Charlotte defensive coordinator Glenn Spencer, a former Oklahoma State DC who was part of coach Mike Gundy’s staff from 2008-2017, described his typical game-day experience in the Big 12 as “a mix of nausea, grief and anger.” Mike Stoops, a part of six league championship teams as Oklahoma’s defensive coordinator in two separate stints at the school (1999-2003; 2012-2018), told Oklahoma City radio station WWLS (98.1 FM) that slowing down Big 12 quarterbacks provided the biggest challenge of his coaching career.

“It’s taken probably five years off my life, that’s for sure,” Stoops told the station after leaving the program following a 48-45 loss to Texas on Oct. 6. “Not sure if everybody (across the country) sees it like we see it, week in and week out.
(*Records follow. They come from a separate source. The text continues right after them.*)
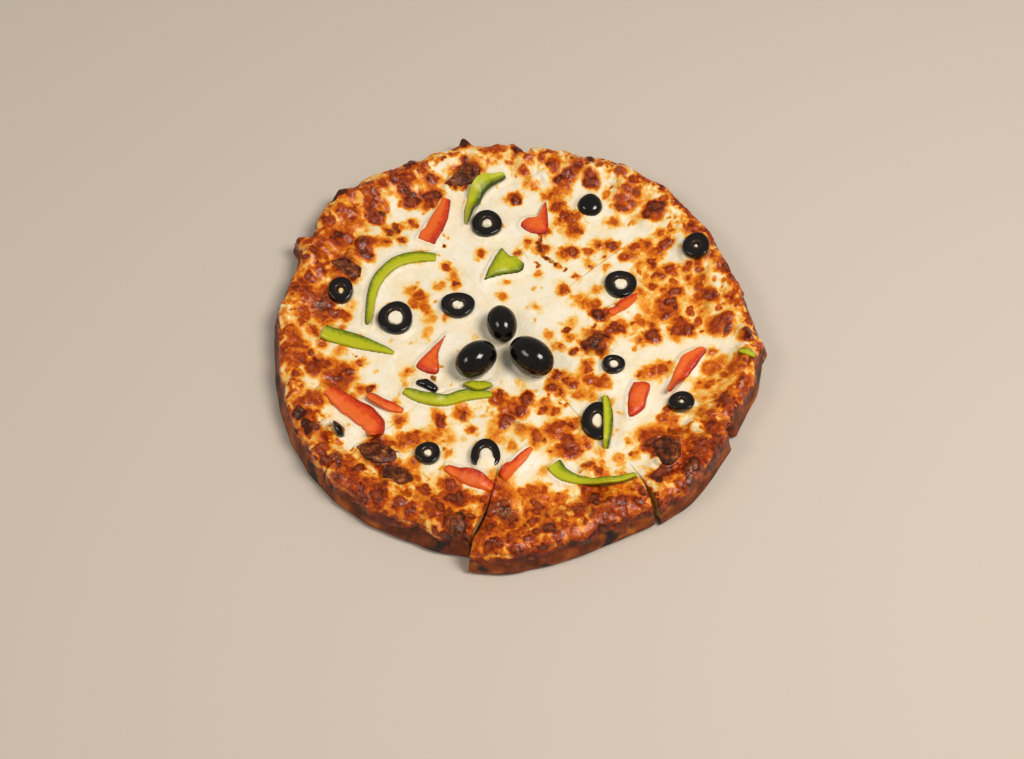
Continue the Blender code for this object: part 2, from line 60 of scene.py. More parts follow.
SLICES = (
    ((132.6, 130.6, 129.0, 128.6, 128.8, 131.0, 131.4), 0.88),
    ((131.6, 133.2, 133.5, 133.2, 133.1, 132.2, 130.6), 0.84),
    ((130.6, 131.4, 131.8, 133.4, 134.8, 134.2, 135.8), 0.86),
    ((135.9, 138.4, 140.2, 135.2, 131.2, 131.4, 131.7), 0.94),
    ((131.4, 129.8, 129.4, 129.7, 129.8, 130.2, 129.6), 1.02),
    ((129.6, 129.0, 127.6, 125.9, 124.6, 124.3, 123.5), 1.06),
    ((131.0, 129.8, 127.2, 124.8, 123.4, 123.0, 124.8), 1.02),
    ((126.6, 127.6, 126.8, 126.4, 126.8, 130.4, 132.2), 1.04),
)
EDGE_FEATURES = (
    (70.5, 1.6, 1.8),
    (87.0, -4.2, 2.4),
    (90.2, 1.6, 1.8),
    (102.8, 6.4, 2.6),
    (117.2, 1.8, 1.8),
    (135.8, 2.4, 3.0),
    (153.0, 7.0, 3.0),
    (332.9, -6.0, 2.2),
    (358.0, 2.4, 2.6),
)
EDGE_WOBBLE = 0.9
WALL_WOBBLE = 1.1
WALL_WAVELENGTH = 11.0
INNER_LAST = 0.82           # the last inner row's share of the way to the rim's foot
RIM_ROWS = (
    (28.0, 7.4, 4.0),
    (20.0, 10.8, 3.4),
    (14.0, 15.0, 2.6),
    (9.5, 17.0, 1.9),
    (5.5, 16.2, 0.9),
)
WALL_ROWS = ((4.2, 14.0), (2.2, 9.4), (0.4, 4.6), (0.0, 2.2), (1.8, 0.0))
RIM_SEGMENTS = 15
LUMP_SEED = 41
LUMP_COUNT = 170
LUMP_BAND = (3.0, 27.0)
LUMP_RADIUS = (4.5, 8.5)
LUMP_HEIGHT = (-1.1, 2.9)
MOUND_COUNT = 46
MOUND_RADIUS = (8.0, 16.0)
MOUND_HEIGHT = (-0.4, 0.9)
RING_HEIGHT = 4.2
END_HEIGHT = 4.6
PEPPER_DEPTH = 3.0
TOMATO_DEPTH = 2.6
MUSHROOM_DEPTH = 3.4
STRIP_STATIONS = 8
OLIVE_SPOT = 0.7
MEAN_RADIUS = 129.0
MOUND_REACH = 100.0         # how far from the hub the mounds lie
MOUND_TURN = 0.618          # of a full turn from one mound to the next
EDGE_INWARD = RIM_ROWS[-1][0]   # how far in from the edge the top of the cheese ends

OLIVE_RINGS = (
    ("olive_ring_1", (-16.2, 74.1), (8.4, 8.6), 3.3),
    ("olive_ring_2", (98.5, 55.1), (7.2, 7.8), 1.8),
    ("olive_ring_3", (56.9, 33.8), (8.7, 8.4), 4.0),
    ("olive_ring_4", (-31.4, 20.5), (9.2, 7.6), 3.6),
    ("olive_ring_5", (-64.7, 12.3), (9.3, 9.9), 4.8),
    ("olive_ring_6", (-94.8, 28.9), (6.6, 7.2), 2.3),
    ("olive_ring_7", (51.3, -16.5), (6.0, 5.4), 2.9),
    ("olive_ring_8", (85.5, -39.7), (6.7, 5.9), 1.9),
    ("olive_ring_9", (41.8, -50.2), (8.0, 10.6), 4.4),
    ("olive_ring_10", (-45.0, -68.7), (6.4, 6.1), 2.5),
    ("olive_ring_11", (-15.6, -69.8), (7.6, 8.6), 3.8),
)
OLIVE_END = ("olive_end_1", (41.7, 87.5), (6.9, 7.2))
OLIVE_BITS = (
    ("olive_bit_1", ((-52.4, -26.6), (-46.6, -28.2), (-41.4, -32.0)), (3.0, 5.2, 4.0)),
    ("olive_bit_2", ((-93.2, -52.0), (-90.6, -56.0), (-89.4, -60.4)), (2.2, 4.2, 3.6)),
)
WHOLE_OLIVES = (
    ("whole_olive_1", (-7.6, 5.4), 21.0, 16.2, 102.0),
    ("whole_olive_2", (-21.0, -17.0), 23.6, 18.0, 38.0),
    ("whole_olive_3", (8.0, -15.4), 26.0, 19.0, -40.0),
)
PEPPER_STRIPS = (
    ("green_pepper_1",
     ((-6.2, 107.6), (-19.2, 99.8), (-25.3, 86.2), (-27.4, 74.4)),
     (3.4, 8.2, 6.6, 2.6)),
    ("green_pepper_2",
     ((-79.2, 8.6), (-77.6, 31.5), (-69.7, 46.0), (-58.0, 52.2), (-44.1, 52.2)),
     (3.8, 5.4, 6.6, 7.6, 5.0)),
    ("green_pepper_4", ((-102.8, 3.4), (-84.1, -2.0), (-64.8, -8.8)), (9.0, 8.8, 2.4)),
    ("green_pepper_5",
     ((-58.8, -31.6), (-50.1, -36.2), (-38.6, -37.9), (-25.7, -34.4), (-12.4, -34.0)),
     (3.8, 5.6, 6.2, 6.8, 3.4)),
    ("green_pepper_6", ((-27.4, -28.0), (-20.0, -30.2), (-12.4, -28.4)), (3.4, 5.4, 4.0)),
    ("green_pepper_7", ((46.0, -35.4), (47.2, -49.9), (45.6, -65.4)), (2.6, 5.4, 3.0)),
    ("green_pepper_8",
     ((18.8, -74.2), (23.9, -80.3), (34.1, -84.1), (47.1, -85.9), (60.3, -82.6)),
     (8.6, 7.2, 4.6, 4.6, 2.6)),
    ("green_pepper_9", ((116.6, -12.6), (120.6, -13.8), (124.6, -16.2)), (2.8, 4.2, 2.8)),
)
TOMATO_STRIPS = (
    ("tomato_1", ((-38.9, 92.0), (-43.6, 76.6), (-50.0, 63.2)), (4.6, 9.2, 11.0)),
    ("tomato_4",
     ((-101.0, -31.0), (-87.4, -40.4), (-74.4, -50.6), (-72.2, -59.4)),
     (5.4, 11.0, 12.0, 7.4)),
    ("tomato_5", ((-77.6, -34.9), (-68.1, -40.2), (-58.6, -43.6)), (4.8, 6.4, 3.6)),
    ("tomato_6", ((50.1, 16.3), (57.7, 20.1), (65.5, 25.7)), (5.0, 4.4, 2.2)),
    ("tomato_8", ((100.2, -6.8), (92.2, -12.6), (86.4, -21.5), (79.0, -34.4)), (3.2, 8.8, 7.6, 2.8)),
    ("tomato_9", ((-36.2, -76.4), (-24.4, -82.0), (-11.8, -87.8)), (4.2, 8.2, 5.6)),
    ("tomato_10", ((-7.4, -82.4), (0.2, -73.4), (8.0, -65.2)), (5.2, 5.6, 2.8)),
)
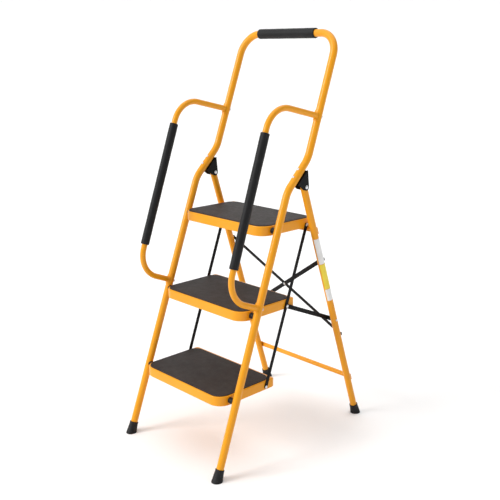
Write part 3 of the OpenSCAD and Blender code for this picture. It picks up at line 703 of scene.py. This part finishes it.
# ---------------------------------------------------------------- link bars and struts
STRUT = (leg_y(STRUT_Z), STRUT_Z)
for name, s in SIDES:
    link = plate(capsule(link_pin(0), link_pin(2), 6.5), side_place(s, LINK_X), BAR_T)
    piece(f"{name}_flat_link", [link], "dark_paint", f"{name}_link", f"{name}_link_bar")
    strut = plate(capsule(link_pin(1), STRUT, 7.5), side_place(s, STRUT_X), BAR_T)
    piece(f"{name}_flat_strut", [strut], "dark_paint", f"{name}_brace", f"{name}_strut")
    seat = at(s * STRUT_X, *STRUT)
    rivet = [dome(seat, (-s, 0, 0), 5.5, 1.5), turned(seat, (s, 0, 0), [(0, 3), (BAR_T, 3)], 20)]
    piece(f"{name}_strut_head", rivet, "zinc", f"{name}_brace", f"{name}_strut_rivet")

# ---------------------------------------------------------------- rear frame
LEG_UP, LEG_BACK = (Matrix.Rotation(LEG_LEAN, 3, "X") @ Vector(v) for v in ((0, 0, 1), (0, 1, 0)))
LEG_TOP = leg_run(HINGE[1]) + LEG_PAST_HINGE


def on_leg(run, back, across):
    """A point back mm behind the plane of the rear legs, run mm up it and across mm to the right."""
    return at(0, SPREAD, 0) + LEG_UP * run + LEG_BACK * back + Vector((across, 0, 0))


for name, s in SIDES:
    foot, axis = at(s * REAR, SPREAD, 0), leg_axis(s)
    a, b = foot + axis * leg_run(TUBE_START), foot + axis * LEG_TOP
    n = 24
    tube = sweep([a.lerp(b, k / n) for k in range(n + 1)], LEG_R, 44)
    piece(f"{name}_leg_tube", [tube], "enamel", "rear_frame", f"{name}_rear_leg")

PLUG = [(-5, 10.7), (-0.1, 10.7), (0, 11.9), (1.2, 11.9), (1.8, 11.2), (2.0, 9.5)]
plugs = [turned(at(s * REAR, SPREAD, 0) + leg_axis(s) * LEG_TOP, leg_axis(s), PLUG, 36) for _, s in SIDES]
piece("leg_end_plugs", plugs, "black_plastic", "rear_frame", "leg_plugs")


def crossbar(z, r):
    """A tube whose ends are pressed flat against the legs."""
    end, flat, press = leg_x(z) + 5, 12, 15
    mid = LEG_R + FIT + 2
    def rounded(value, size, power):
        return size * abs(value) ** power * (1 if value > 0 else -1) if abs(value) > 1e-9 else 0
    def section(x, f):
        """The outline at x, where f goes from 0, round, to 1, flat."""
        pts = []
        for j in range(40):
            c, sn = cos(2 * pi * j / 40), sin(2 * pi * j / 40)
            out = r * c * (1 - f) + rounded(c, 2.0, 0.28) * f
            up = r * sn * (1 - f) + rounded(sn, r * 1.45, 0.8) * f
            pts.append(on_leg(leg_run(z) + up, mid + out, x))
        return pts
    stations = [(-end, 1), (-end + flat, 1)]
    for k in range(1, 9):
        q = k / 8
        stations.append((-end + flat + press * q, 1 - q * q * (3 - 2 * q)))
    stations += [(-x, f) for x, f in reversed(stations)]
    return [loft([section(x, f) for x, f in stations])]


piece("upper_cross_tube", crossbar(*UPPER_BAR), "enamel", "rear_frame", "upper_crossbar", angle=55)
piece("lower_cross_tube", crossbar(*LOWER_BAR), "enamel", "rear_frame", "lower_crossbar", angle=55)
rivets = []
for z, _ in (UPPER_BAR, LOWER_BAR):
    for _, s in SIDES:
        rivets.append(dome(on_leg(leg_run(z), LEG_R + FIT + 4, s * leg_x(z)), LEG_BACK, 4.5, 2.5))
piece("crossbar_rivet_heads", rivets, "zinc", "rear_frame", "crossbar_rivets")

# The X brace: the rising bar lies against the legs, and the falling bar behind it
Z_LO, Z_HI = BRACE_Z
rising_back = LEG_R + FIT
falling_back = rising_back + BRACE_T + FIT


def brace(way, back):
    """One diagonal; way is 1 when it rises to the right."""
    low = (-way * leg_x(Z_LO), leg_run(Z_LO))
    high = (way * leg_x(Z_HI), leg_run(Z_HI))
    return plate(capsule(low, high, BRACE_R), lambda u, v, w: on_leg(v, back + w, u), BRACE_T, 0.3)


piece("brace_flat_a", [brace(1, rising_back)], "dark_paint", "rear_frame", "brace_bar_rising")
piece("brace_flat_b", [brace(-1, falling_back)], "dark_paint", "rear_frame", "brace_bar_falling")
bolts, washers = [], []
for way, back in ((1, rising_back), (-1, falling_back)):
    for s, z in ((way, Z_HI), (-way, Z_LO)):
        bolts += nut(on_leg(leg_run(z), back + BRACE_T, s * leg_x(z)), LEG_BACK, 4.5, 5.5)
WASHER = [(0, 5.2), (0.3, 5.5), (1.7, 5.5), (2.0, 5.2)]
for s, z in ((-1, Z_HI), (1, Z_LO)):
    washers.append(turned(on_leg(leg_run(z), rising_back, s * leg_x(z)), LEG_BACK, WASHER, 28))
piece("brace_bolt_heads", bolts, "dark_paint", "rear_frame", "brace_bolts")
piece("brace_washers", washers, "zinc", "rear_frame", "brace_spacers")
share = leg_x(Z_LO) / (leg_x(Z_LO) + leg_x(Z_HI))
crossing = leg_run(Z_LO) + (leg_run(Z_HI) - leg_run(Z_LO)) * share
rivet = [dome(on_leg(crossing, falling_back + BRACE_T, 0), LEG_BACK, 5.0, 2.0),
         dome(on_leg(crossing, rising_back, 0), -LEG_BACK, 5.0, 2.0)]
piece("brace_centre_rivet", rivet, "zinc", "rear_frame", "brace_rivet")

# Spacers that the struts pivot on, and the bolts through them
spacers, bolts = [], []
for _, s in SIDES:
    prof = [(0, 6.6), (0, 7.5), (0.5, 8), (leg_x(STRUT_Z) - 4 - SPACER_X, 8)]
    spacers.append(turned(at(s * SPACER_X, *STRUT), (s, 0, 0), prof, 32, (True, False)))
    start, seat = SPACER_X + 0.5, leg_x(STRUT_Z) + LEG_R + 0.3
    bolts.append(turned(at(s * start, *STRUT), (s, 0, 0), [(0, 3), (seat + 0.7 - start, 3)], 20))
    bolts.append(dome(at(s * seat, *STRUT), (s, 0, 0), 4.2, 2.0))
piece("strut_bolt_heads", bolts, "zinc", "rear_frame", "strut_bolts")
piece("strut_pivot_spacers", spacers, "black_plastic", "rear_frame", "strut_spacers")

# ---------------------------------------------------------------- stage, lights, camera
# The floor runs away from the camera and curves up into a backdrop, in metres
FLOOR_NEAR, FLOOR_FAR, CURVE_R, BACKDROP_TOP, HALF_WIDTH = -30, 18, 8, 30, 45
DIAGONAL = 0.7071
line = [(FLOOR_NEAR, 0), (FLOOR_FAR, 0)]
for g in range(10, 91, 10):
    line.append((FLOOR_FAR + CURVE_R * sin(radians(g)), CURVE_R - CURVE_R * cos(radians(g))))
line.append((FLOOR_FAR + CURVE_R, BACKDROP_TOP))
verts = []
for along, z in line:
    for across in (-HALF_WIDTH, HALF_WIDTH):
        verts.append((across * DIAGONAL - along * DIAGONAL, across * DIAGONAL + along * DIAGONAL, z))
floor_mesh = bpy.data.meshes.new("floor")
floor_mesh.from_pydata(verts, [], [(2 * k, 2 * k + 1, 2 * k + 3, 2 * k + 2) for k in range(len(line) - 1)])
floor_mat = bpy.data.materials.new("floor")
floor_mat.use_nodes = True
floor_shader = floor_mat.node_tree.nodes["Principled BSDF"]
floor_shader.inputs["Base Color"].default_value = (0.93, 0.93, 0.93, 1)
floor_shader.inputs["Roughness"].default_value = 0.9
floor_shader.inputs["Specular IOR Level"].default_value = 0.1
floor_mesh.materials.append(floor_mat)
floor = bpy.data.objects.new("floor", floor_mesh)
bpy.context.scene.collection.objects.link(floor)

world = bpy.data.worlds.new("studio")
bpy.context.scene.world = world
world.use_nodes = True
background = world.node_tree.nodes["Background"]
background.inputs[0].default_value = (1.0, 1.0, 1.0, 1)
background.inputs[1].default_value = 0.42


def sun_light(name, source, angle, power):
    """A soft sun that shines from the direction source; angle is its width in degrees."""
    light = bpy.data.lights.new(name, "SUN")
    light.energy = power
    light.angle = radians(angle)
    o = bpy.data.objects.new(name, light)
    o.rotation_mode = "QUATERNION"
    o.rotation_quaternion = (-Vector(source)).to_track_quat("-Z", "Y")
    bpy.context.scene.collection.objects.link(o)


sun_light("key", (-0.5, -1.0, 0.6), 25, 2.2)
sun_light("top", (-0.1, 0.1, 1.0), 80, 1.6)

cam_data = bpy.data.cameras.new("camera")
cam_data.lens = 55.42
cam_data.sensor_width = 36
cam_data.clip_start, cam_data.clip_end = 0.05, 200
cam = bpy.data.objects.new("camera", cam_data)
cam.location = (1.8680, -1.8054, 1.3299)
cam.rotation_mode = "QUATERNION"
cam.rotation_quaternion = Vector((-0.6922, 0.6765, -0.2514)).to_track_quat("-Z", "Y")
bpy.context.scene.collection.objects.link(cam)
bpy.context.scene.camera = cam
bpy.context.scene.view_settings.view_transform = "Standard"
You’ve got to be so spot-on … It’s extremely difficult to coach defense in this league.”

TCU coach Gary Patterson, who shared a league title in 2014 and led the Horned Frogs to a berth in last year’s Big 12 championship game, adjusted his statistical expectations after TCU joined the Big 12. These days, yards are secondary concerns and the Frogs focus on three-and-outs, takeaways, third-down defense and red-zone defense.

“That’s how you get people off the field,” said Patterson, who still calls the Frogs’ defensive signals. “You can’t let these quarterbacks get into a rhythm because, with all the tempo offenses, they’re going to run a play every six seconds. As a defensive coordinator, … the question is, ‘How can I get it fixed in six seconds?’  The guys that are great are the ones who can fix it. But, man, that’s stressful. Nobody else does their job like that. Not even Wall Street.”